A leader in the home equity sector Saxon Asset Securities came in to sell $700 million of a senior/sub transaction, taking advantage of the aforementioned low absolute yields. Credit Suisse priced the deal, the second of the quarter and third of the year, at levels just slightly wide versus recent issues. The 2.5y AV2 class of last week's deal priced at 28 basis points over one-month Libor, just four back of the late July offering.

Unlucky enough to be in the market and expecting to price, just prior to Sept. 11, Irwin Home Equity restructured its deal and came back to the market successfully via lead manager Bear Stearns. New Century priced $522 million of sub-prime ARM product into the market and Countrywide sold $590 million of Hybrid jumbo ARM paper.

In the global markets, Granite Funding, a vehicle of lender Northern Rock, sold an equivalent of $2.2 billion of U.K. RMBS, $1.4 billion of which offered in dollar-denominated tranches. Because the deal had many buyers in many parts of the world, lined up prior to Sept. 11, pricing spreads looked to be at pre-attack levels, the 2.5y floating-rate senior class coming in at 23 basis points over one-month Libor.

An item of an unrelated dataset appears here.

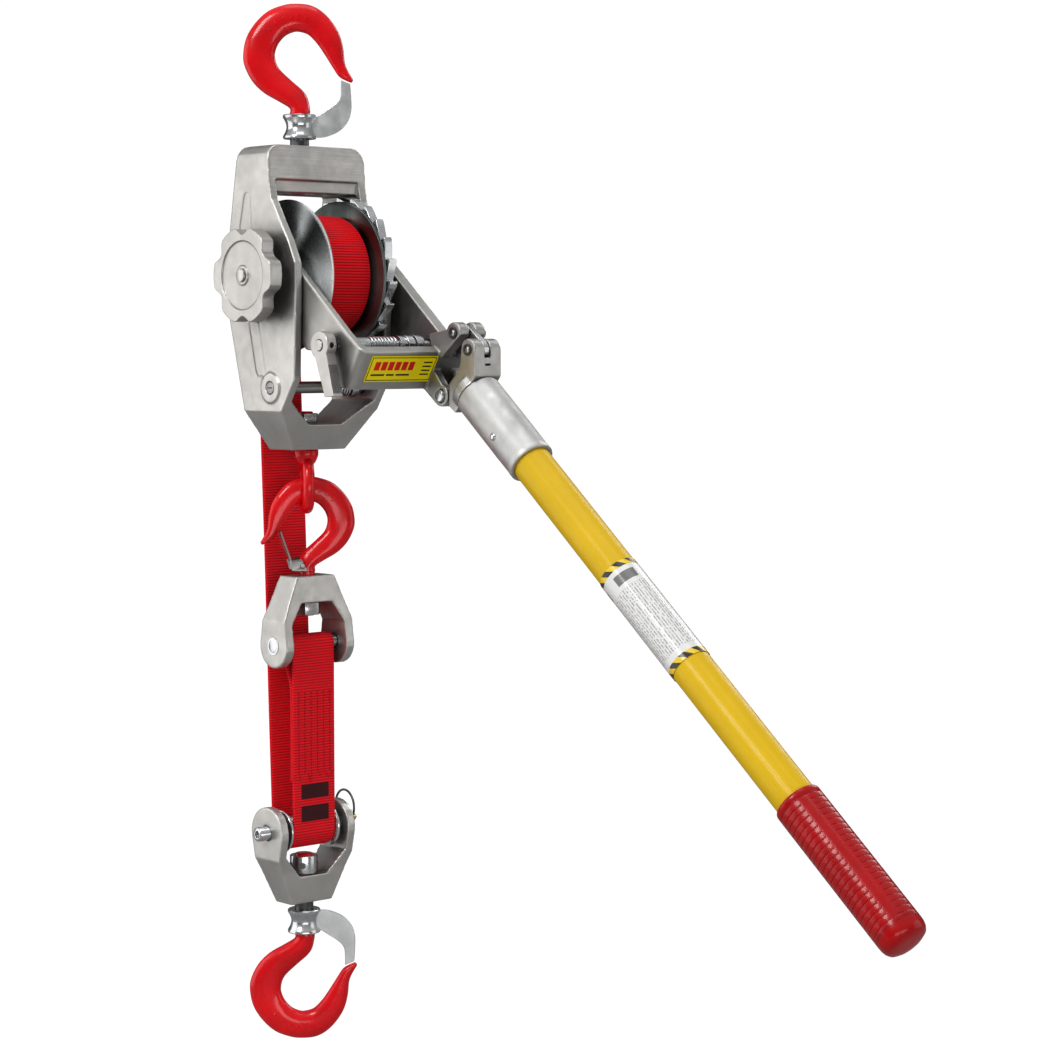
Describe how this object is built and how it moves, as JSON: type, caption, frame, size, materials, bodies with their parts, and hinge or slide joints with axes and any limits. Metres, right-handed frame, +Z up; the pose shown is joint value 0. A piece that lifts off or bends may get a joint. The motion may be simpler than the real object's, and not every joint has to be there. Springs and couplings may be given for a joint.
{
  "type": "web strap ratchet lever hoist",
  "caption": "Lever ratchet hoist with a webbing strap on a toothed drum, swivelling gated hooks at both ends, a strap anchor hook under the frame and a long insulated handle.",
  "frame": {"origin": "centre of the whole tool's bounding box at rest; the load line through both end hooks passes through x 0.00235, y 0.29345, and the drum shaft is at z 0.21255", "axes": "+Z up along the load line towards the top hook; -Y towards the side the handle hangs on; +X along the drum shaft towards the ratchet wheel"},
  "size_m": [0.1498, 0.6864, 0.883],
  "materials": {
    "cast_aluminium": "satin as-cast",
    "zinc_steel": "zinc plated",
    "dark_steel": "black oxide",
    "red_paint": "gloss red on forged steel",
    "red_webbing": "woven polyester webbing",
    "yellow_glass_fibre": "gloss yellow",
    "yellow_label": "printed film",
    "white_label": "printed film",
    "red_vinyl": "gloss dark red",
    "brass": "plain"
  },
  "bodies": {
    "frame": {"frame_casting": "cast_aluminium", "left_shaft_bush": "brass", "right_shaft_bush": "brass", "stop_pawl_shaft": "zinc_steel", "stop_pawl_spring": "zinc_steel", "anchor_clevis": "cast_aluminium", "anchor_pin": "zinc_steel", "strap_loop": "red_webbing", "strap_load_run": "red_webbing", "strap_dead_run": "red_webbing"},
    "drum": {"drum_shaft": "zinc_steel", "drum_core": "dark_steel", "left_flange": "zinc_steel", "right_flange": "zinc_steel", "ratchet_wheel": "zinc_steel", "strap_coil": "red_webbing", "star_knob": "cast_aluminium", "knob_screw": "zinc_steel", "shaft_retaining_ring": "dark_steel"},
    "handle": {"yoke_casting": "cast_aluminium", "yoke_label": "yellow_label", "drive_pawl_spring": "zinc_steel", "fuse_link": "zinc_steel", "link_pin_upper": "zinc_steel", "link_pin_lower": "zinc_steel", "pivot_pin": "zinc_steel", "handle_head": "cast_aluminium", "handle_socket": "cast_aluminium", "socket_rivet": "dark_steel", "handle_rod": "yellow_glass_fibre", "handle_label": "white_label", "handle_grip": "red_vinyl"},
    "drive_pawl": {"drive_pawl": "zinc_steel", "drive_pawl_shaft": "zinc_steel", "pawl_collar": "zinc_steel", "selector_lever": "cast_aluminium", "lever_set_screw": "dark_steel"},
    "stop_pawl": {"stop_pawl": "zinc_steel"},
    "top_hook": {"top_hook": "red_paint", "top_hook_nut": "zinc_steel"},
    "top_gate": {"top_gate": "zinc_steel"},
    "anchor_hook": {"swivel_eye": "red_paint", "eye_nut": "zinc_steel", "anchor_hook": "red_paint", "latch_pin": "zinc_steel", "anchor_hook_nut": "zinc_steel"},
    "anchor_latch": {"anchor_latch": "zinc_steel"},
    "lower_block": {"block_clevis": "cast_aluminium", "sheave_pin": "zinc_steel", "split_ring": "dark_steel", "strap_sheave_wrap": "red_webbing"},
    "sheave": {"sheave": "zinc_steel"},
    "bottom_hook": {"bottom_hook": "red_paint", "bottom_hook_nut": "zinc_steel"},
    "bottom_gate": {"bottom_gate": "zinc_steel"}
  },
  "joints": [
    {"name": "drum_spin", "type": "hinge", "parent": "frame", "child": "drum", "pos_m": [0.00235, 0.27585, 0.21255], "axis": [1, 0, 0], "range_deg": [-458.18, 212.73]},
    {"name": "hoist_travel", "type": "slide", "parent": "frame", "child": "lower_block", "axis": [0, 0, 1], "range_m": [-0.2, 0.095], "deforming": ["strap_load_run", "strap_dead_run"]},
    {"name": "sheave_turn", "type": "hinge", "parent": "lower_block", "child": "sheave", "pos_m": [0.00235, 0.29345, -0.25845], "axis": [1, 0, 0], "range_deg": [-790, 380]},
    {"name": "handle_stroke", "type": "hinge", "parent": "frame", "child": "handle", "pos_m": [0.00235, 0.27585, 0.21255], "axis": [-1, 0, 0], "range_deg": [-16.36, 81.82]},
    {"name": "drive_pawl_turn", "type": "hinge", "parent": "handle", "child": "drive_pawl", "pos_m": [0.00235, 0.19295, 0.15525], "axis": [1, 0, 0], "range_deg": [0, 11]},
    {"name": "stop_pawl_turn", "type": "hinge", "parent": "frame", "child": "stop_pawl", "pos_m": [0.00235, 0.26705, 0.11985], "axis": [1, 0, 0], "range_deg": [0, 12]},
    {"name": "top_hook_swivel", "type": "hinge", "parent": "frame", "child": "top_hook", "pos_m": [0.00235, 0.29345, 0.31255], "axis": [0, 0, 1], "continuous": true},
    {"name": "top_gate_turn", "type": "hinge", "parent": "top_hook", "child": "top_gate", "pos_m": [0.00235, 0.29345, 0.34255], "axis": [0, 0, 1], "range_deg": [0, 110]},
    {"name": "anchor_swivel", "type": "hinge", "parent": "frame", "child": "anchor_hook", "pos_m": [0.00235, 0.28645, 0.01255], "axis": [0, 0, 1], "range_deg": [0, 20]},
    {"name": "anchor_latch_turn", "type": "hinge", "parent": "anchor_hook", "child": "anchor_latch", "pos_m": [-0.00198, 0.28895, -0.03145], "axis": [0.5, 0.866, 0], "range_deg": [0, 12]},
    {"name": "bottom_hook_swivel", "type": "hinge", "parent": "lower_block", "child": "bottom_hook", "pos_m": [0.00235, 0.29345, -0.30745], "axis": [0, 0, 1], "continuous": true},
    {"name": "bottom_gate_turn", "type": "hinge", "parent": "bottom_hook", "child": "bottom_gate", "pos_m": [0.00235, 0.29345, -0.33745], "axis": [0, 0, 1], "range_deg": [0, 110]}
  ],
  "couplings": [
    {"joint": "hoist_travel", "follows": "drum_spin", "m_per_rad": 0.0245},
    {"joint": "sheave_turn", "follows": "drum_spin", "ratio": 1.684}
  ]
}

Secondary trading lurched along throughout the week, waiting for new issue supply to offer price guidance and instill confidence in the market. Spreads for outstanding paper were quoted anywhere from two basis points wider for top-tier senior notes to 15-20 wider for subs.

"Trading in the secondary will pick up but not until [this] week at the earliest after some new issue flow gives us some direction," a west coast ABS trader said.

As is the case in the primary, secondary traders foresee a tiering process developing as the market moves forward. This trend has been developing for some time in the ABS market, but with uncertainty over just about everything in American lives right now, investors will seek to hold high quality paper rather than planning to pick up yield in off the run names.